Her DVD can be found in Amazon. Marjory Wildcraft has a youtube channel (Check out the videos about her trip to Cuba!) and website Growyourowngroceries.org.
FerFAL

4 comments:

Don Williams said...

1) There are two problems I see with trying to grow your own food from scratch (i.e, in your yard after a disaster of some nature):

a) You need to get MORE calories from your harvest than what you burn in digging up the ground, etc.
Fats, in particular are hard to acquire.

b) By definition, when you harvest a crop you are taking the 3 prime nutrients (nitrogen, potash, phosphate ) out of the ground. So you need to put them back in but organic fertilizers have very low percentages of those elements.

2)Wood ashes can give you potash but nitrates are hard unless you have some herd animals to supply manure.
(I'm leaving out blood meal and bone meal because I assume you won't be slaying hundreds of people in human wave attacks and using them for fertilizer.)

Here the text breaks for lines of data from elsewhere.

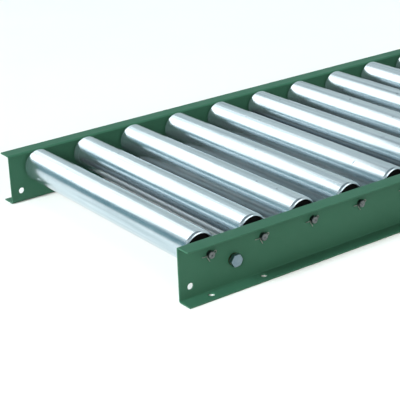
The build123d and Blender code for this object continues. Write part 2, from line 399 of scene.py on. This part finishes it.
def arc(centre, radius, start, end, steps):
    """Flat points along a circular arc; angles in degrees."""
    points = []
    for step in range(steps + 1):
        angle = math.radians(start + (end - start) * step / steps)
        across, up = radius * math.cos(angle), radius * math.sin(angle)
        points.append((centre[0] + across, centre[1] + up))
    return points


def lathe(mesh_data, profile, at, segments=96):
    """Turns a closed (radius, y) outline about the line along Y through at."""
    rings = []
    for radius, y in profile:
        if radius == 0:
            rings.append([mesh_data.verts.new((at.x, at.y + y, at.z))])
            continue
        ring = []
        for step in range(segments):
            angle = TURN * step / segments
            spot = (at.x + radius * math.cos(angle), at.y + y, at.z + radius * math.sin(angle))
            ring.append(mesh_data.verts.new(spot))
        rings.append(ring)
    for ring, other in zip(rings, rings[1:] + rings[:1]):
        if len(ring) == 1 and len(other) == 1:
            continue
        for here in range(segments):
            after = (here + 1) % segments
            if len(ring) == 1:
                mesh_data.faces.new((ring[0], other[here], other[after]))
            elif len(other) == 1:
                mesh_data.faces.new((ring[here], ring[after], other[0]))
            else:
                mesh_data.faces.new((ring[here], ring[after], other[after], other[here]))


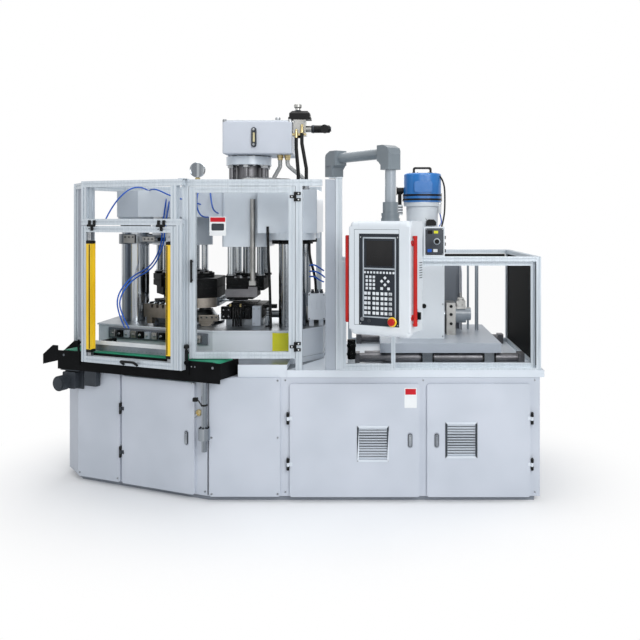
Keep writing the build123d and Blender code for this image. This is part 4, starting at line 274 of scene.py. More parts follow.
class Surface:
    """A new material with its principled shader, and the object coordinates that its patterns use."""

    def __init__(self, name, colour, **values):
        self.material = bpy.data.materials.new(name)
        self.material.use_nodes = True
        self.tree = self.material.node_tree
        self.bsdf = self.tree.nodes["Principled BSDF"]
        self.set(Base_Color=linear(colour), **values)
        self.place = add(self.tree, "ShaderNodeTexCoord").outputs["Object"]

    def set(self, **values):
        """Values of the shader's sockets, with _ for a space in a name."""
        for key, value in values.items():
            self.bsdf.inputs[key.replace("_", " ")].default_value = value

    def scaled(self, size_mm, stretch=(1, 1, 1)):
        """Object coordinates in steps of size_mm, longer where stretch is under 1."""
        mapping = add(self.tree, "ShaderNodeMapping", links={"Vector": self.place})
        mapping.inputs["Scale"].default_value = [s / (size_mm * MM) for s in stretch]
        return mapping.outputs[0]

    def grain(self, size_mm, stretch=(1, 1, 1), detail=3.0):
        """Noise whose grains are size_mm across, longer where stretch is under 1."""
        noise = add(self.tree, "ShaderNodeTexNoise", {"Scale": 1.0, "Detail": detail},
                    {"Vector": self.scaled(size_mm, stretch)})
        return noise.outputs["Fac"]

    def blend(self, fac, low, high, span=(0.35, 0.65)):
        """Base colour between two hex values by a pattern."""
        ramp = add(self.tree, "ShaderNodeValToRGB", links={"Fac": fac})
        for element, position, colour in zip(ramp.color_ramp.elements, span, (low, high)):
            element.position, element.color = position, linear(colour)
        self.tree.links.new(ramp.outputs["Color"], self.bsdf.inputs["Base Color"])

    def vary(self, socket, fac, low, high):
        """A socket's value between two numbers by a pattern."""
        spread = add(self.tree, "ShaderNodeMapRange", {"To Min": low, "To Max": high}, {"Value": fac})
        self.tree.links.new(spread.outputs[0], self.bsdf.inputs[socket])

    def bump(self, height, depth_mm):
        """Relief of a real depth."""
        node = add(self.tree, "ShaderNodeBump", {"Distance": depth_mm * MM, "Strength": 1.0},
                   {"Height": height})
        self.tree.links.new(node.outputs[0], self.bsdf.inputs["Normal"])


def powder_coat(name, colour, shade, roughness=0.42):
    """Powder coat on sheet: faint orange peel, a little uneven in tone from baking and handling."""
    s = Surface(name, colour, Roughness=roughness)
    tone = s.grain(420, detail=2.0)
    s.blend(tone, shade, colour)
    # Real orange peel is 2 mm across; 9 mm is the finest that shows at this distance
    peel = s.grain(9)
    s.vary("Roughness", peel, roughness - 0.06, roughness + 0.08)
    s.bump(peel, 0.12)
    return s.material


def enamel(name, colour, shade, roughness=0.3):
    """Sprayed enamel on castings: smoother than powder coat, with slight sags."""
    s = Surface(name, colour, Roughness=roughness)
    s.set(Coat_Weight=0.25, Coat_Roughness=0.15)
    tone = s.grain(260)
    s.blend(tone, shade, colour)
    sag = s.grain(34)
    s.bump(sag, 0.5)
    return s.material


def anodised(name, colour, shade):
    """Clear anodised extrusion: satin, with upright drawing lines about 6 mm apart."""
    s = Surface(name, colour, Metallic=0.35, Roughness=0.38)
    lines = s.grain(6, stretch=(1, 1, 0.02))
    s.blend(lines, shade, colour)
    s.vary("Roughness", lines, 0.3, 0.44)
    return s.material


def ground_steel(name, colour, shade, roughness, scratch_mm, stretch=(1, 1, 1)):
    """Ground and chromed or turned steel: bright, with fine marks along or round it and oil traces."""
    s = Surface(name, colour, Metallic=1.0, Roughness=roughness)
    marks = s.grain(scratch_mm, stretch)
    stains = s.grain(160, detail=4.0)
    s.blend(stains, shade, colour)
    s.vary("Roughness", marks, roughness * 0.7, roughness * 1.5)
    s.bump(marks, 0.03)
    return s.material


def moulded(name, colour, shade, roughness=0.45, grain_mm=7.0, gloss=0.5):
    """Moulded plastic or rubber with a fine leathery grain."""
    s = Surface(name, colour, Roughness=roughness, Specular_IOR_Level=gloss)
    skin = s.grain(grain_mm)
    tone = s.grain(120, detail=2.0)
    s.blend(tone, shade, colour)
    s.vary("Roughness", skin, roughness - 0.08, roughness + 0.1)
    s.bump(skin, 0.1)
    return s.material


def blackened(name, colour="#151617", shade="#0A0B0C", roughness=0.5):
    """Burnished or black-painted steel, rubbed grey in places."""
    s = Surface(name, colour, Roughness=roughness)
    s.set(Specular_IOR_Level=0.07)
    rub = s.grain(90, detail=2.0)
    s.blend(rub, shade, colour, (0.3, 0.75))
    s.vary("Roughness", rub, roughness - 0.08, roughness + 0.16)
    s.bump(rub, 0.15)
    return s.material


def hard_chrome(name, colour, shade):
    """Hard-chromed and polished columns: mirror-like, with painted reflection as darker streaks in bands along their
    length.
    """
    s = Surface(name, colour, Metallic=1.0, Roughness=0.14)
    # Painted reflection: bands of darker colour along the length stand in for dark surroundings mirrored in the chrome
    bands = s.grain(46, (1, 1, 0.01), 2.0)
    s.blend(bands, shade, colour, (0.38, 0.56))
    marks = s.grain(5, (1, 1, 0.05))
    s.vary("Roughness", marks, 0.1, 0.22)
    return s.material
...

3) There are good reasons why early civilizations grew up along the flood plains of large rivers (Nile, Indus, Euphrates, Yangtze)
Unless your soil is replenished by annual flooding which covers it with silt, you will be in trouble after a few years.
4) I'm not saying growing your own food is not a good idea --it is and urban dwellers are extremely vulnerable to disruption in supply lines. But it is a lot harder when you can't make a run to the local gardening store and pick up a bag of fertilizer. However, having a well established garden now would be a big help versus trying to create it from scratch by digging up lawn turf.

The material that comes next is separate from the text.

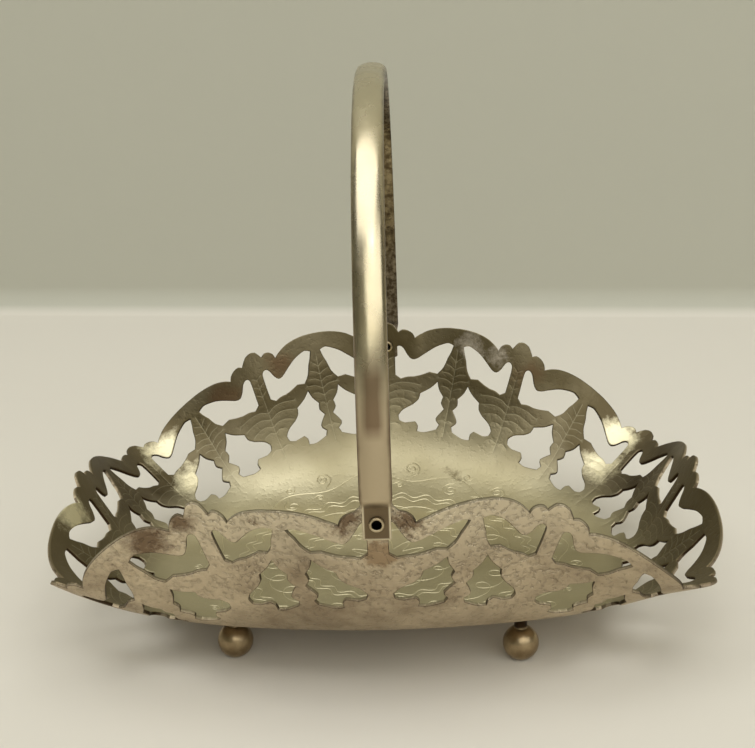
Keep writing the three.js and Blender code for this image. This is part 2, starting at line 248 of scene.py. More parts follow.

4) Insects and wildlife can also screw you badly if you lack modern insecticides and wire fencing.

Anonymous said...

Senor Fiesta here.

One word . . . Aquaponics.

(Google it)

Anonymous said...

Sufficient calories isn't a problem nowadays with cheap fat and sugar in foods. (Mexico is the most obese country in the world for example)

Steve said...

Don
You could be correct, but Canada is not a great place to grow anything, and the pioneers made due with crop rotation. My own grandparents had 40 x 60 foot gardens and grew enough potatoes to feed them (and us) through the winter, they might have had cow manure in the spring but thats all.